Human Design at Work: Career Success. Tips and explanations for practical application of Human Design.
Human Design at Work: Career Success on Your Own Terms
Career advice tends to be one-size-fits-all. Human Design offers a different approach: it suggests your career isn't built by copying someone else's blueprint but by aligning with your own energetic mechanics. When your work matches your Type, Strategy, Authority, and Profile, success becomes a side effect of being correctly yourself.
Start With Your Type: The Engine of Your Career
Your Type is the single most important factor in how you thrive at work. It shapes your consistent energy output, how you should approach opportunities, and what kind of frustration or burnout is most likely if you ignore it.
- Generators and Manifesting Generators are the workforce's life force. Their sacral center is built for sustainable, satisfying work. The Strategy of responding means the best roles aren't chased—they're answered. A career that triggers a sacral "uh-huh" is one you can hold for decades. A career that doesn't will quietly drain you, regardless of how prestigious it looks. The shadow here is chronic frustration, which in Human Design is a literal sign that you're forcing something.
- Projectors bring the gift of seeing systems and people clearly. Their Strategy of waiting for the invitation applies to promotions, partnerships, leadership, and recognition. Pushing forward often backfires. Correctly invited, a Projector's guidance is exceptionally valuable. The shadow is bitterness—the specific bitterness that comes from being unseen, over-efforting, or repeatedly ignored.
- Manifestors are the initiators. They move things into being and prefer to work at their own pace. Their Strategy is to inform, which reduces the resistance that naturally arises when they seem to appear out of nowhere. In collaborative environments, even a brief heads-up transforms how others experience them. The shadow is anger—often misinterpreted as difficulty—when they feel blocked or controlled.
- Reflectors are rare mirrors of an organization's health. Their Strategy is to wait a lunar cycle (around 28 days) before making major decisions. In a fast-paced corporate environment, this feels countercultural. It is also their value: Reflectors reflect what a workplace actually is. The shadow shows up as disappointment, confusion, or surprise when they land in unhealthy cultures.
Authority: Your Inner Career Compass
Knowing the "right" opportunity isn't the same as knowing if it's right for you. Your Authority is the body's truth-teller, designed to bypass the noise of "should."

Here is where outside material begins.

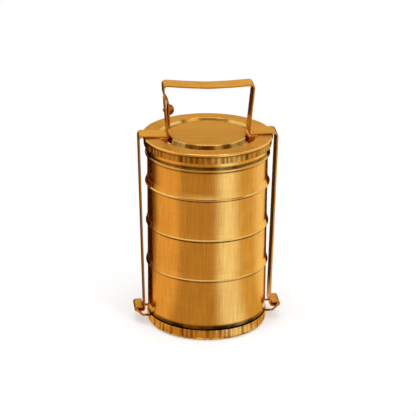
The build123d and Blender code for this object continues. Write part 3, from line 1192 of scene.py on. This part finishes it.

- Emotional Authority waits for clarity over time. Big career moves are best made after cycling through one or more emotional waves, not during a high.
- Sacral Authority gives a present-moment "uh-huh" or "uh-uh"—useful in interviews, networking, and offer letters.
- Splenic Authority is quiet, intuitive, and instant. A job that "feels off" usually is.
- Ego Authority considers what you genuinely want and whether your will to do the work is real.
- For Reflectors, Lunar Authority is the cycle itself.
Applying Authority often means resisting the urge to optimize your résumé or chase industry trends. Instead, you check in with your body, repeatedly, until the answer is clear.
Profile: How You're Meant to Be Seen
Your Profile shapes the public role you naturally fit—not the one you think you should fit.
- A 1/3 Investigator finds footing through trial, error, and deep research. A first job that "fails" isn't wasted; it's data.
- A 2/4 Hermit/Opportunist does best work with solitude to develop skill, then connection with the right network.
- A 3/5 Martyr/Heretic builds a career through missteps that become unique expertise—ideal for consultants and unconventional problem-solvers.
- A 6/2 Role Model/Hermit is built for long-term institutional or public roles, once the experimentation of the early 20s settles.
Misalignment here shows up as imposter syndrome or a feeling of being miscast. Your Profile is what people recognize in you when you relax into it.
Definition and Team Fit
Your Definition determines how you take in and process information. In teams, splits benefit from clear bridges; triple splits are self-sufficient but need varied input to stay engaged; and a Reflector shouldn't be the only one of their kind in an unhealthy culture—it's a fast path to burnout.
The Bottom Line
Human Design at work isn't a prediction of a dream job. It's a way to end the quiet war with yourself. Career success in this framework isn't only measured by title or income—it's measured by the body's yes, a sustainable rhythm, and roles that fit your mechanics. When you stop forcing the square peg, the work that fits tends to arrive more often than you'd expect.